The normally picturesque grounds of Fort Totten were coated from a freak overnight ice storm and bone-chilling temperatures made all involved glad to be gathered into the simple cinderblock room used that day to hold the soldiers, along with their friends and families, for a proper sendoff.
Of the 170 members of the 773rd, 15 are women, and the bulk of the unit is from New York City, though some are from Long Island, New Jersey or upstate. A quick scan of the group showed that it is made up of either middle-aged members or young ones, some clearly still in their teens.
Family ties
First Sgt. Mannion was among them. Though he grew up in Fairymount, Co. Roscommon, he was actually born in the U.S., making his military career all the more plausible.
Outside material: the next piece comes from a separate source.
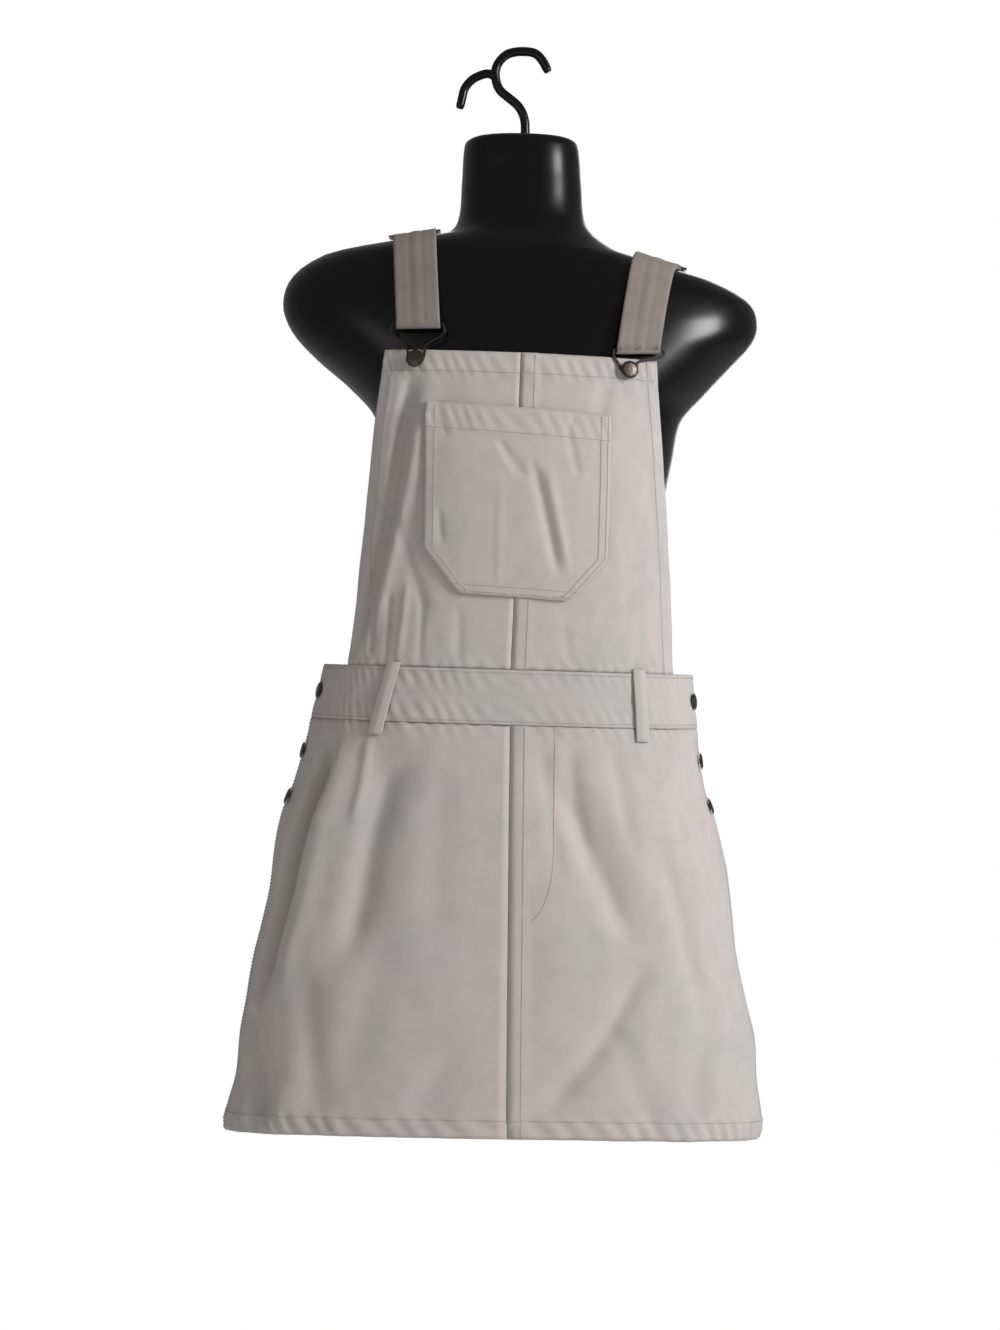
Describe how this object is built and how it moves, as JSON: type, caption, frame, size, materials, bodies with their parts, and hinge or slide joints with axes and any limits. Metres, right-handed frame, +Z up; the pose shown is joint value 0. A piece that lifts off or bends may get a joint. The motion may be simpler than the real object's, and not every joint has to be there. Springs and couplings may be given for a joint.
{
  "type": "overall dress on hanging torso form",
  "caption": "Short pale denim overall dress with bib, bib pocket and buckled straps, on a limbless black torso form that hangs by a double hook",
  "frame": {"origin": "inside top of the form's main hook, where it is held", "axes": "+Z up, the dress's front faces -Y, +X to the viewer's right"},
  "size_m": [0.4837, 0.2291, 1.0032],
  "materials": {
    "denim": "washed, matt twill",
    "strap_cloth": "matt twill",
    "dark_metal": "dark nickel",
    "form_plastic": "gloss black"
  },
  "bodies": {
    "root": {"form_torso": "form_plastic", "form_hook": "form_plastic", "bib_left": "denim", "bib_right": "denim", "bib_pocket": "denim", "waistband_front": "denim", "waistband_back": "denim", "skirt_front_left": "denim", "skirt_front_right": "denim", "skirt_back_left": "denim", "skirt_back_right": "denim", "side_placket_left": "denim", "side_placket_right": "denim", "belt_loop_front_left": "denim", "belt_loop_front_right": "denim", "belt_loop_back_left": "denim", "belt_loop_back_right": "denim", "strap_left": "strap_cloth", "strap_right": "strap_cloth", "bib_button_left": "dark_metal", "bib_button_right": "dark_metal", "adjuster_left": "dark_metal", "adjuster_right": "dark_metal", "buckle_left": "dark_metal", "buckle_right": "dark_metal", "button_waist_left": "dark_metal", "button_side_upper_left": "dark_metal", "button_side_lower_left": "dark_metal", "button_waist_right": "dark_metal", "button_side_upper_right": "dark_metal", "button_side_lower_right": "dark_metal"}
  },
  "joints": []
}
Born just outside Boston, Mass., Mannion returned to Ireland as a child with his mother and three siblings.
The U.S. would pull the Mannion family once more, as Vincent followed in the steps of his older brother and sister, who joined the U.S. Navy. He arrived for duty in 1983 at age 17 and has been here ever since.
It was his post-naval time in Boston where he met his wife Brenda, who was also born in the U.S. yet grew up in Renmore, Galway.
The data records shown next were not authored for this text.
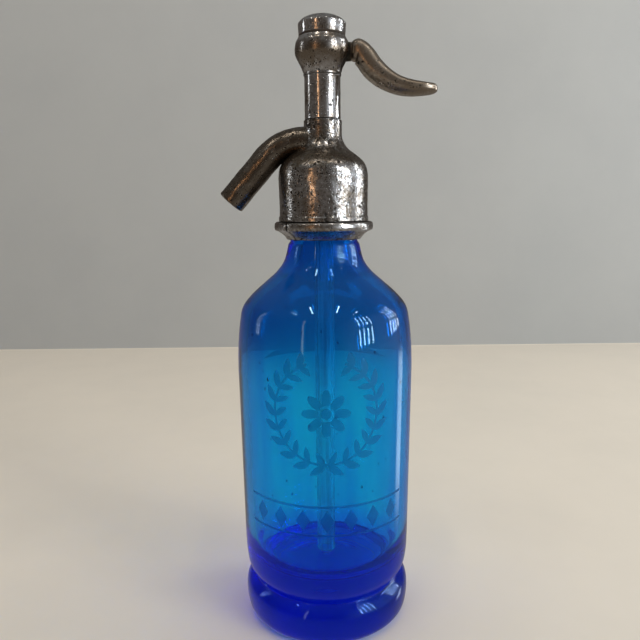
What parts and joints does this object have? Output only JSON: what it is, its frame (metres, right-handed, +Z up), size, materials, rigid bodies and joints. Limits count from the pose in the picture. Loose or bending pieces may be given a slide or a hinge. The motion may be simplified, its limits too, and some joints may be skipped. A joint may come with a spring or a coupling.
{
  "type": "soda siphon",
  "caption": "Glass soda siphon: heavy-footed bottle with dip tube, metal head with split neck ring, bent spout, spring valve and thumb lever.",
  "frame": {"origin": "centre of the flat base, on the table", "axes": "+Z up along the bottle's axis, +X along the thumb lever, -X along the spout"},
  "size_m": [0.1137, 0.0954, 0.3246],
  "materials": {
    "blue_glass": "polished, azure blue, deep blue in the thick base",
    "tube_glass": "clear drawn tube",
    "head_metal": "worn nickel plate, pitted, brown patina",
    "ring_metal": "worn nickel plate, pitted",
    "spout_metal": "worn nickel plate, dark brown patina",
    "cap_metal": "worn nickel plate",
    "lever_bronze": "worn plate, smooth brown bronze tone",
    "brass": "dull machined brass",
    "steel": "drawn steel",
    "rubber": "matte",
    "fibre": "matte dark fibre"
  },
  "bodies": {
    "siphon": {"bottle": "blue_glass", "dip_tube": "tube_glass", "mouth_gasket": "rubber", "tube_seal": "rubber", "neck_ring_front": "ring_metal", "neck_ring_rear": "ring_metal", "head_body": "head_metal", "valve_seat": "brass", "spout": "spout_metal", "packing_washer": "brass", "stem_packing": "rubber", "lever_housing": "head_metal", "lever_pin": "steel", "cap_gasket": "fibre", "cap": "cap_metal", "spring": "steel"},
    "lever": {"lever": "lever_bronze"},
    "valve_stem": {"stem": "brass", "valve_washer": "rubber", "valve_screw": "brass", "stem_lifter": "brass", "cross_pin": "steel", "spring_seat": "steel"}
  },
  "joints": [
    {"name": "lever_hinge", "type": "hinge", "parent": "siphon", "child": "lever", "pos_m": [0.0095, 0, 0.30553], "axis": [0, 1, 0], "range_deg": [0, 14]},
    {"name": "stem_slide", "type": "slide", "parent": "siphon", "child": "valve_stem", "axis": [0, 0, 1], "range_m": [0, 0.00229], "stiffness_N_per_m": 600, "springref_m": -0.00833, "deforming": ["spring"]}
  ],
  "couplings": [
    {"joint": "lever_hinge", "follows": "stem_slide", "rad_per_m": 106.38}
  ]
}
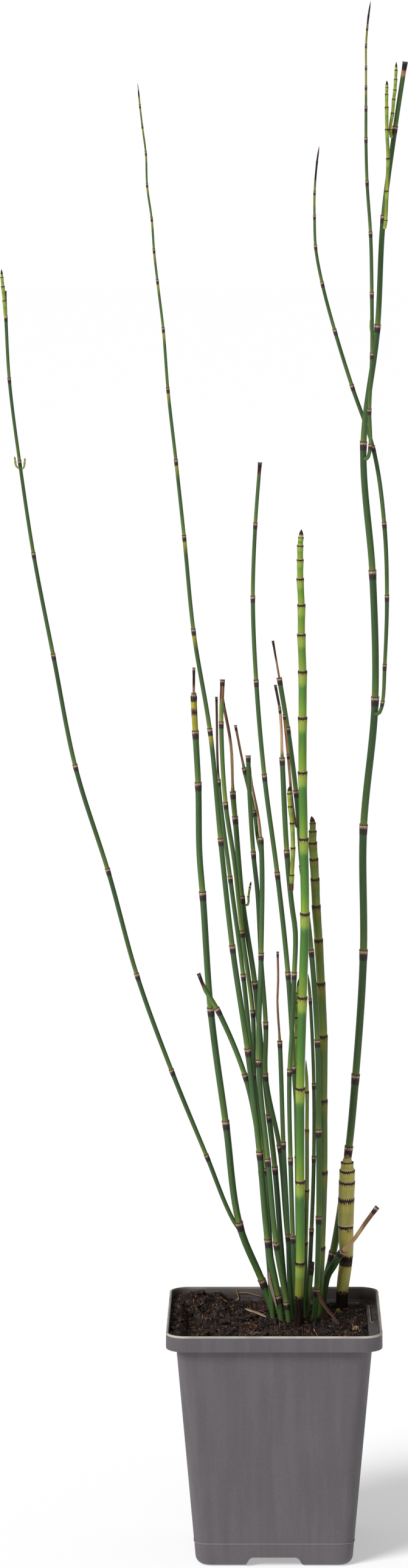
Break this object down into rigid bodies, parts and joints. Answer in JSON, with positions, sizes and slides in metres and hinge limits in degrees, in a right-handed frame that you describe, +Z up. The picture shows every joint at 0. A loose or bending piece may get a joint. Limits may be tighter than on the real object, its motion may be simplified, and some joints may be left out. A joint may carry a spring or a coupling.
{
  "type": "horsetail plant in nursery pot",
  "caption": "Tall clump of leafless jointed horsetail stems with dark sheaths at every joint, some cut or dried at the top, rooted in soil in a square tapered plastic nursery pot.",
  "frame": {"origin": "on the surface the pot stands on, under the middle of the whole plant's box; the pot's own middle is 30 mm from it along +X", "axes": "+Z up, +X to the right seen from the front, +Y away from the viewer; the pot's sides lie along X and Y"},
  "size_m": [0.1748, 0.09, 0.654],
  "materials": {
    "pot_plastic": "matt dark grey recycled polypropylene, faintly streaked, soiled rim",
    "soil": null,
    "stem_green": "living ribbed stem, satin, dark ashy bands at the joints; tops of several dried brown",
    "stem_fresh": "this year's living stem, satin, bright green with thin dark toothed rings",
    "shoot_olive": "young living shoot, olive green with thin dark toothed rings",
    "shoot_cream": "thick young shoot, cream to pale yellow green with dark toothed rings",
    "shoot_yellow_green": "thin young side shoot, bright yellow green with thin dark rings",
    "dry_tan": "dry straw-coloured stem skin, matt",
    "dry_brown": "dry red-brown stem skin, matt"
  },
  "bodies": {
    "root": {"pot": "pot_plastic", "soil": "soil", "stem_left_leaning": "stem_green", "stem_tall_slender": "stem_green", "stem_brown_top": "stem_green", "stem_dry_above": "stem_green", "stem_cut_short": "stem_green", "stem_forked": "stem_green", "stem_crossing": "stem_green", "stem_cut_tall": "stem_green", "stem_brown_short": "stem_green", "stem_tan_top": "stem_green", "stem_front_right": "stem_green", "stem_thin_right": "stem_green", "stem_stub_right": "stem_green", "stem_tall_right": "stem_green", "stem_light_green": "stem_fresh", "shoot_bright": "stem_fresh", "stem_stub_low": "stem_fresh", "shoot_olive": "shoot_olive", "shoot_small_olive": "shoot_olive", "shoot_cream": "shoot_cream", "shoot_on_tan_top": "shoot_yellow_green", "shoot_small_yellow": "shoot_yellow_green", "shoot_right_upper": "shoot_yellow_green", "shoot_right_top": "shoot_yellow_green", "shoot_far_left": "shoot_yellow_green", "stem_dry_thin": "dry_tan", "straw_tan": "dry_tan", "strip_on_slender": "dry_tan", "twig_red": "dry_brown", "strip_on_front": "dry_brown"}
  },
  "joints": []
}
The two have four children: Ryan, 13, Dylan, 10, Tara, 8, and Gavin, 6, and live in Croton-on-Hudson in Upstate New York.
Goodbyes
“It can get emotional,” Mannion admitted, though hardly donning anything less than a broad smile himself as his and other families ran about after the ceremony.
But it only took one look at a teary woman, slumped against a wall, watching Sgt. Dave Hoffman lift a giggling Tara Mannion over his head, to know that the moment would be short-lived.
Being away over a year will take its toll on the family, Mannion admitted.
“It’s hardest on them, of course,” he said.
Brenda Mannion echoed her husband’s sentiments.
“It never gets easier,” she said. “I don’t want to say it does because it doesn’t.
“As they get older, they’re more aware,” she added, as her two oldest wandered about.
Brenda Mannion said that they are close with other military families, and “it’s hard for other people to know what its like.”
Also there were Vincent Mannion’s mother, Frances Mannion, moved back to the Boston area once again, and Brenda’s mother Mary Ward, who lives in Woodside but is also from Galway. Even Vincent’s sister Colette was there with her daughter Amanda.
“It does get harder,” admitted Ward, each time Mannion is deployed.
Repeat performances
Alas, it is not 1st Sgt. Mannion’s first time in the Middle East.
He was on the ground in Iraq two days after the ground war started in 2003.
“It was a tough deployment,” he said, as there wasn’t “a lot of creature comforts in place.”
He recalled access to phones and the Internet being strained, but expects things to be better this time around.
“It should be a little better,” he said, “but there’s always the unknown.”
Mannion knew for a couple of months that the 773rd would get the call to deploy, and noted that a few reserve soldiers are going for the return trip as well.
He anticipates his daily life will involve “putting out a lot of fires,” and he will be busy up until then getting his unit ready.
“It’s my job to keep them motivated and focused,” he said.
Mannion, who first joined the army reserve in September 1989, is a member of the NYPD’s Emergency Services Unit, specifically Squad 4.
“It’s exciting,” he laughed. “Midnights in the Bronx, what more can you say?”
That said, he has been through a lot with the military. He was deployed during the first Gulf war in 1991.
“I never imagined I would be going to that part of the world again said Mannion. “And I don’t care, as long as I get back.
“This country’s been good to me,” he added. “I’ll never turn my back.”